In any of Italy’s big cities, Slow Food-certified establishments boast carefully-selected dishes for tasting and/or products for purchase (just look for the Slow Food symbol, the snail). An increasing number of restaurants offer menus approved or inspired by Slow Food.
Slow Food districts or presidia in Italy number at almost 300; they unite approximately 1,600 small growers and breeders, from farmers, fishermen, pig butchers and shepherds to dairy producers, bakers and pastry chefs and confectioners. To obtain the “Presidio Slow Food” logo, producers of each Presidio must subscribe to the correct local production methods and organize themselves into associations.

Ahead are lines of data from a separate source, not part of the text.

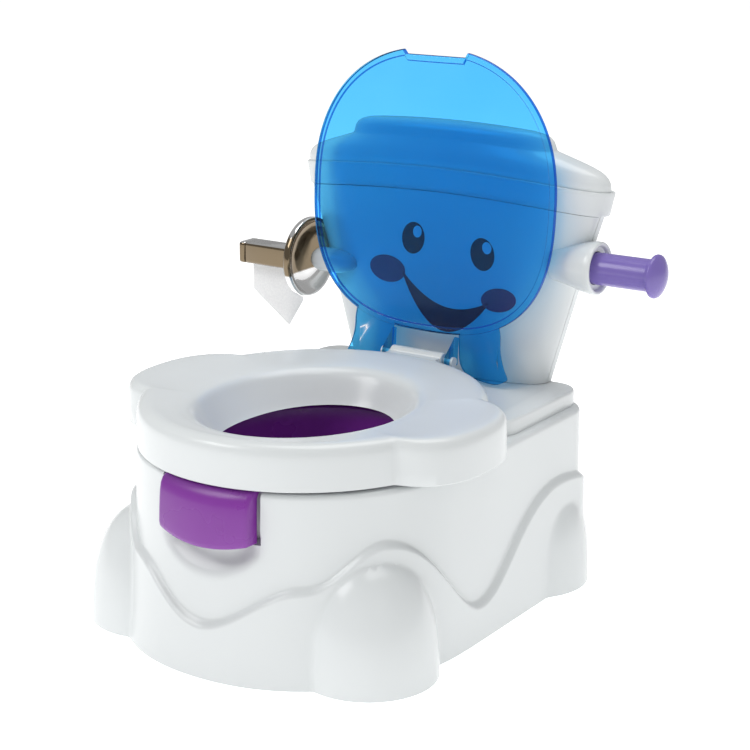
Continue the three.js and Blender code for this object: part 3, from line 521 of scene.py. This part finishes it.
def lid_loop(count=360):
    turn = np.arange(count) * TAU / count
    near_notch = 0.235
    pull = 0.55 * near_notch * (np.exp(-((turn - near_notch) / 0.12) ** 2) * (near_notch - turn) / near_notch)
    turn = turn + pull
    step_x, step_z = np.sin(turn), np.cos(turn)
    zero = np.zeros(count)
    far = reach(lid_outline, zero, zero + LID_CENTRE_UP, step_x, step_z)
    return step_x, step_z, far


def lid_panel():
    step_x, step_z, far = lid_loop()

    def row(inset, y):
        t = far - inset
        return np.column_stack((t * step_x, np.full(len(t), y), LID_CENTRE_UP + t * step_z))

    levels = [(60, LID_BACK), (2.4, LID_BACK), (0.6, LID_BACK - 0.4), (0, LID_BACK - 1.2),
              (0, LID_FRONT + 1.2),
              (0.5, LID_FRONT + 0.4), (1.4, LID_FRONT), (3.6, LID_FRONT), (4.6, LID_FRONT + 0.4),
              (5.1, LID_FRONT + 1), (5.6, LID_RECESS - 0.3), (6.4, LID_RECESS), (60, LID_RECESS)]
    rows = [row(*level) for level in levels]
    return Build().grid([lean(r) for r in rows])


def leg_outline(side):
    points = [(30, 42), (31, 10), (32, -2), (38, -11), (54, -14.5), (67, -15), (76, -10), (70.5, 1),
              (67.5, 12),
              (67.5, 26), (60, 46)]
    radii = [3, 6, 8, 10, 8, 5, 2.5, 12, 12, 10, 3]
    return rounded([(side * x, z) for x, z in points], radii, 5)


def leg_plates():
    build = Build()
    for side in (1, -1):
        def place(row):
            return lean(np.column_stack((row[:, 0], row[:, 2], row[:, 1])))
        levels = [(LID_RECESS, 0.5), (LID_RECESS + 0.5, 0), (LID_BACK - 0.5, 0), (LID_BACK, 0.5)]
        build.prism(leg_outline(side), levels, place)
    return build


def leg_cheeks():
    outline = rounded([(-6, 0), (-4.2, -4.4), (0, -6.2), (4.2, -4.4), (9.6, -4), (9.6, 19), (4, 13),
                       (-5.4, 4)],
                      [3, 3, 3, 2, 1, 2, 4, 4], 5)
    build = Build()
    for x in (27, -31, 62, -66):
        def place(row, x=x):
            return lean(np.column_stack((x + row[:, 2], row[:, 0], row[:, 1])))
        build.prism(outline, [(0, 0.4), (0.4, 0), (3.6, 0), (4, 0.4)], place)
    return build


def lid_piece(look, edge_look):
    panel = lid_panel().done("lid_panel", look, sharp=40)
    panel.data.materials.append(edge_look)
    for face in panel.data.polygons:
        if abs(face.normal.y) < 0.75 and max(face.center.x ** 2, (face.center.z - 0.29) ** 2) > 0.0025:
            face.material_index = 1
    parts = [leg_plates().done("lid_legs", look), leg_cheeks().done("lid_cheeks", look)]
    for part in parts:
        union = panel.modifiers.new("union", "BOOLEAN")
        union.operation = "UNION"
        union.solver = "EXACT"
        union.object = part
    bake_modifiers(panel)
    for part in parts:
        bpy.data.objects.remove(part)
    panel.data.shade_smooth()
    panel.data.set_sharp_from_angle(angle=math.radians(40))
    weighted = panel.modifiers.new("weighted", "WEIGHTED_NORMAL")
    weighted.keep_sharp = True
    bake_modifiers(panel)
    return panel


def bake_modifiers(piece):
    """Writes a piece's modifiers into its mesh."""
    bpy.context.view_layer.update()
    evaluated = piece.evaluated_get(bpy.context.evaluated_depsgraph_get())
    mesh = bpy.data.meshes.new_from_object(evaluated)
    piece.modifiers.clear()
    piece.data = mesh


# ---------- cistern ----------
def tank_outline(x, y, half_width, front_y, rear_y):
    power, corner = 2.7, 4
    depth = rear_y - corner - front_y
    ahead = np.maximum(rear_y - corner - y, 0)
    bow = (((np.abs(x) / half_width) ** power + (ahead / depth) ** power) ** (1 / power) - 1) * depth
    rear = np.hypot(np.maximum(np.abs(x) - half_width + corner, 0), y - rear_y + corner) - corner
    return np.where(y > rear_y - corner, rear, bow)


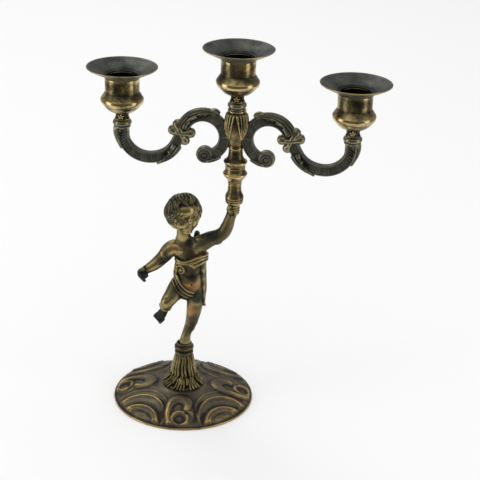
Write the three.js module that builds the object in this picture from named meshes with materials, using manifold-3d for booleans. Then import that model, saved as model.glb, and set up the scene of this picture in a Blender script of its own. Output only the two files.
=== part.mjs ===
// Three-light table candelabra carried by a standing putto, in millimetres, +Z up.
// The origin lies on the table straight below the stem and its middle cup.
// The arms reach along +X and -X, and the front of the figure faces -Y.

import * as THREE from 'three';
import { mergeVertices } from 'three/addons/utils/BufferGeometryUtils.js';
import Module from 'manifold-3d';

const wasm = await Module();
wasm.setup();

// Fits
const seatGap = 0.3;            // left between two pieces that seat on each other
const boltGap = 0.3;            // round a rod, stud or pin in its hole, on the radius

// Base
const baseRadius = 53.5;
const baseOffset = 35;          // from the stem's axis to the base's axis
const baseCrown = 11.3;         // height of the dome where the tassel stands
const baseWall = 2.2;
const rimWidth = 3;             // flat ring that rests on the table
const rimHeight = 1.2;
const lobeRise = 2.4;           // how far the fans and scrolls stand out of the dome
const ornamentTurn = 8;         // degrees from the front to the middle of the front scroll

// Tassel, its collar and the tie rod
const skirtHeight = 24.9;
const skirtTopRadius = 6.9;
const skirtWaistRadius = 9.5;
const skirtSpread = 15.9;       // radius over the tips of the strands
const strandCount = 20;
const collarHeight = 7.6;
const collarRadius = 7.4;
const lipHeight = 1.6;
const lipWall = 1.1;
const footRadius = 4.3;         // the standing foot where it goes into the collar
const tieRodRadius = 1.6;
const tieRodGrip = 5;           // length screwed into the foot
const tieRodTail = 1;           // length that shows below the nut
const nutRadius = 4.2;
const nutHeight = 3;
const washerRadius = 6;
const washerHeight = 1;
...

Slow Food has also created the narrational label supplying precise information on producers, plant varieties and animal breeds, cultivation and raising techniques, the health and well-being of the animal in question, and provenance. Indeed, according to Slow Food, the quality of an alimentary product is told first and foremost in its story, beginning with its origins and comprising its cultivation methods, transofrmation, preservation practices and, of course, its organoleptic and nutritional characteristics.
Then, from the Slow Food concept, Terra Madre was born, that is the global meeting of the Comunità del Cibo or Communities of Food. Both Terra Madre and Slow Food place the importance on the pleasure of eating, learning and enjoying diversity in tastes and recipes, on recognizing the numerous geographies of production, and on respecting the rhythms of the seasons and of all that is convivial.